Measuring efficiency of U1V10F3 / U1V10F5 boost regulator boards

I am using the U1V10F3 board (based on the TI TPS61201 IC) to provide a stable 3.3V form 2x AAA alkaline batteries to am ESP8266 based project that draws roughtly 75mA most of the time but occasionally requires bursts of up to 240mA.

As far as I can tell, this is precisely the kind of application the TPS61201 was designed for and sure enough it supplies a beautifully stable 3.3V as the battery voltage declines. However, when trying to measure the boost regulator efficiency I am getting some hopelessly poor efficiency measurements.

With a (measured) stable output current of 71mA I am seeing an input current of 660mA at 2.4V, which cannot be right. The board should be in the region of 80% efficient under these conditions, giving around 90mA at the input.

I have simplified the vreg circuit to its bare essentials, connecting VOUT to GND on the U1V10F3 board via a few resistors in parallel to create a load such that the output current measures 105mA, yet I’m still measuring 670mA on the input side. Interestingly, when I bring the output load down to 25mA, the input current hardly changes.

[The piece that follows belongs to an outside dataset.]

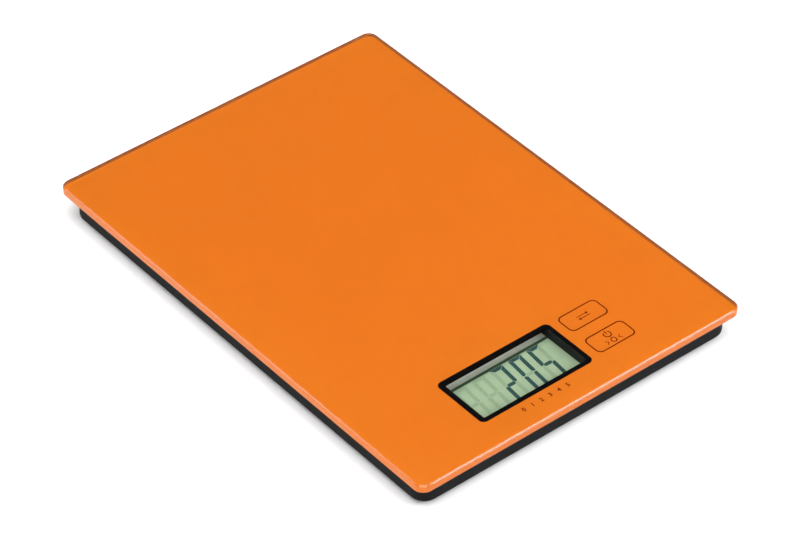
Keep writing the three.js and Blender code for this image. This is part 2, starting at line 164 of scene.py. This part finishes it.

I can only assume I’m measuring the input current wrongly somehow - although I’m doing it the same way that I’m measuring the output current. I think the TPS61201s power save mode may be implicated. Any tips, anyone?

Hi.

That does seem like a high input current for those conditions. Could you tell us more about how you are testing? What are you using to measure the input and output current? Are you monitoring the input and output voltages? Have you tried measuring the quiescent current (the input current with no load)? Could you post pictures of your test setup that show all the equipment and connections?